The connection between sleep deprivation and various degenerative diseases has long been suspected but has remained hard to prove. However, we now have evidence that even one night without sleep may increase susceptibility to Alzheimer's disease, which if confirmed would make lack of sleep a true health crisis.
Alzheimer's disease, by far the most common cause of dementia, is identified from the plaques of the beta-amyloid peptide in the brain. Although debate continues to rage among neuroscientists as to the extent the plaques cause damage to the brain, rather than being a symptom of it, there is little doubt excess beta-amyloid is a bad sign.
A team at the National Institute of Alcohol Abuse and Alcoholism, Maryland, diverged from the name of their institution to use positron emission tomography and the radiotracer 18F-florbetaben to measure beta-amyloid levels in 20 healthy people in their 30s and 40s. 18F-florbetaben binds to beta-amyloid, particularly in its insoluble plaque form, allowing us to map its presence in the brain.

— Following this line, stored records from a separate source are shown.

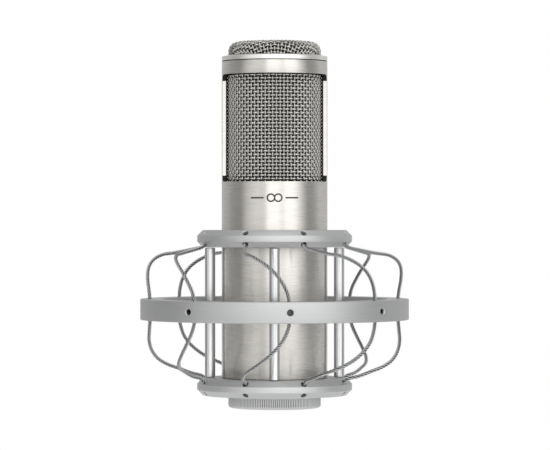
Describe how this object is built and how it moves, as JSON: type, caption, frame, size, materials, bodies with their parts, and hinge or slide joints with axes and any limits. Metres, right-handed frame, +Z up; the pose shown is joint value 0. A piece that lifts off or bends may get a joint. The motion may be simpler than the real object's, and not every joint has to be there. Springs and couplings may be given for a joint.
{
  "type": "ribbon microphone in a suspension shock mount",
  "caption": "Side-address ribbon microphone with a windowed metal tube and woven grille, hung by steel ropes inside a round shock mount with a tilting stand adapter.",
  "frame": {"origin": "centre of the stand thread's mouth, on the bottom face of the stand adapter", "axes": "+Z up along the microphone, from the connector to the top mesh; -Y is the microphone's front, away from the stand adapter; +X is to the right seen from the front"},
  "size_m": [0.129, 0.157, 0.1764],
  "materials": {
    "nickel": "fine horizontal brushing, warm nickel",
    "satin_aluminium": "satin anodised",
    "polished_rod": "polished",
    "rope_steel": "twisted stainless rope",
    "woven_mesh": "plain weave wire",
    "fine_mesh": "blackened fine wire",
    "dark_steel": "black oxide",
    "shield": "annealed, dull",
    "magnet": "plated",
    "foil": "bright corrugated foil",
    "winding": "taped winding",
    "brass": "plated",
    "black_plastic": "moulded, matt",
    "lead_insulation": "thin lead insulation"
  },
  "bodies": {
    "stand": {"stand_adapter": "satin_aluminium", "thread_insert": "brass", "hinge_screw": "dark_steel"},
    "knob_carrier": {"knob_washer": "polished_rod"},
    "knob": {"clamp_knob": "satin_aluminium"},
    "suspension_ring": {"outer_ring": "satin_aluminium", "swivel_fork": "satin_aluminium", "fork_screw_left": "dark_steel", "fork_screw_right": "dark_steel", "ring_set_screw_1": "dark_steel", "ring_set_screw_2": "dark_steel", "ring_set_screw_3": "dark_steel", "ring_set_screw_4": "dark_steel", "ring_set_screw_5": "dark_steel", "ring_set_screw_6": "dark_steel", "ring_set_screw_7": "dark_steel", "ring_set_screw_8": "dark_steel", "suspension_rope_1": "rope_steel", "suspension_rope_2": "rope_steel", "suspension_rope_3": "rope_steel", "suspension_rope_4": "rope_steel", "suspension_rope_5": "rope_steel", "suspension_rope_6": "rope_steel", "suspension_rope_7": "rope_steel", "suspension_rope_8": "rope_steel"},
    "cage": {"upper_cage_ring": "satin_aluminium", "lower_cage_ring": "satin_aluminium", "cage_rod_front": "polished_rod", "cage_rod_right": "polished_rod", "cage_rod_back": "polished_rod", "cage_rod_left": "polished_rod"},
    "microphone": {"body_tube": "nickel", "top_cap_ring": "nickel", "top_mesh": "woven_mesh", "grille_mesh": "woven_mesh", "inner_screen": "fine_mesh", "deck_plate": "satin_aluminium", "motor_frame": "dark_steel", "magnet_left": "magnet", "magnet_right": "magnet", "ribbon": "foil", "upper_ribbon_clamp": "brass", "lower_ribbon_clamp": "brass", "upper_clamp_screw": "dark_steel", "lower_clamp_screw": "dark_steel", "transformer_core": "winding", "transformer_shield": "shield", "connector_base": "satin_aluminium", "xlr_insulator": "black_plastic", "xlr_pin_1": "brass", "xlr_pin_2": "brass", "xlr_pin_3": "brass", "chassis_rod_left": "polished_rod", "chassis_rod_right": "polished_rod", "ribbon_lead_upper": "lead_insulation", "ribbon_lead_lower": "lead_insulation", "output_lead_1": "lead_insulation", "output_lead_2": "lead_insulation"},
    "collar_carrier": {"collar_washer": "black_plastic"},
    "collar": {"locking_collar": "satin_aluminium"}
  },
  "joints": [
    {"name": "tilt", "type": "hinge", "parent": "stand", "child": "suspension_ring", "pos_m": [0, 0, 0.036], "axis": [1, 0, 0], "range_deg": [-90, 12]},
    {"name": "suspension_bounce", "type": "slide", "parent": "suspension_ring", "child": "cage", "axis": [0, 0, 1], "range_m": [-0.005, 0.005], "stiffness_N_per_m": 5300, "springref_m": 0.00155, "deforming": ["suspension_rope_1", "suspension_rope_2", "suspension_rope_3", "suspension_rope_4", "suspension_rope_5", "suspension_rope_6", "suspension_rope_7", "suspension_rope_8"]},
    {"name": "mic_lift", "type": "slide", "parent": "cage", "child": "microphone", "axis": [0, 0, 1], "range_m": [0, 0.095]},
    {"name": "collar_travel", "type": "slide", "parent": "cage", "child": "collar_carrier", "axis": [0, 0, -1], "range_m": [0, 0.006]},
    {"name": "collar_turn", "type": "hinge", "parent": "collar_carrier", "child": "collar", "pos_m": [0, -0.08, -0.0085], "axis": [0, 0, -1], "range_deg": [0, 1440]},
    {"name": "knob_travel", "type": "slide", "parent": "stand", "child": "knob_carrier", "axis": [1, 0, 0], "range_m": [0, 0.00128]},
    {"name": "knob_turn", "type": "hinge", "parent": "knob_carrier", "child": "knob", "pos_m": [0.0188, 0, 0.036], "axis": [1, 0, 0], "range_deg": [0, 360]}
  ],
  "couplings": [
    {"joint": "collar_travel", "follows": "collar_turn", "m_per_rad": 0.0002385},
    {"joint": "knob_travel", "follows": "knob_turn", "m_per_rad": 0.000202}
  ]
}
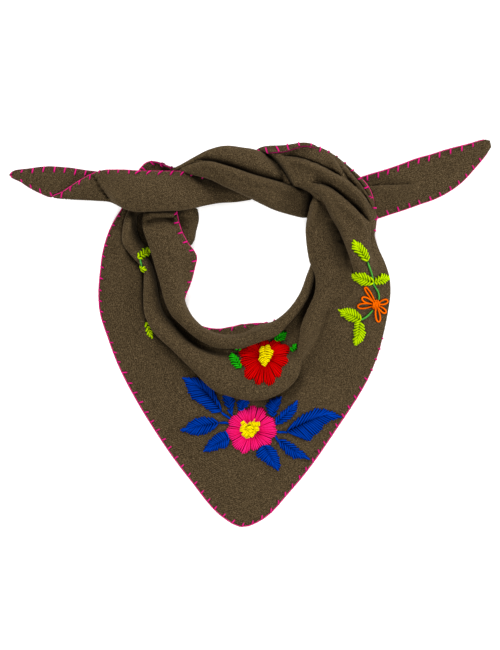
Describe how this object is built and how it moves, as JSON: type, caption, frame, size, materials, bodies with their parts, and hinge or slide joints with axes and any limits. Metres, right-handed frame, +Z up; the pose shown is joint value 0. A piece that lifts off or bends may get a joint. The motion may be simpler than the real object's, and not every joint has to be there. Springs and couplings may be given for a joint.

Participants were tested after a good night's sleep and then again after 30 hours of wakefulness. In Proceedings of the National Academy of Sciences, the researchers announced an average 5 percent increase in amyloid-beta in the right hippocampus and thalamus of the brain. Nineteen of the participants had more beta-amyloid after sleep deprivation, in one case by 16 percent. These brain areas are associated with short-term memory and sorting of sensory information respectively, and the hippocampus is among the first regions to be affected by Alzheimer's disease.
To absolutely no one's surprise, participants' mood worsened after a sleepless night, but it may be significant that the extent to which this occurred correlated with an individual's increase in beta-amyloid in these brain regions.
Previous studies have indicated beta-amyloid is a waste product of the brain during wakefulness and is cleared during sleep. We've also observed increased concentrations of the peptide in sleep-deprived rodents. Nevertheless, a detectable increase after just one night is more powerful evidence for a connection than we might have expected to find.
If a good night's sleep normally clears beta-amyloid buildup from the brain, we might ask whether just one night's sleep in a healthy person is sufficient to clear the backlog? Perhaps for most people, a period of sleep deprivation does not matter for Alzheimer's, and dementia only awaits those whose brain-cleansing mechanisms are malfunctioning for other reasons. On the other hand, it's entirely possible that even for those with a normal capacity to remove beta-amyloid, too long without sleep eventually overwhelms the body's cleaning mechanisms.
We need further research to find out, but in the meantime, avoiding Alzheimer's sounds like a good excuse if you overslept and arrived late for work.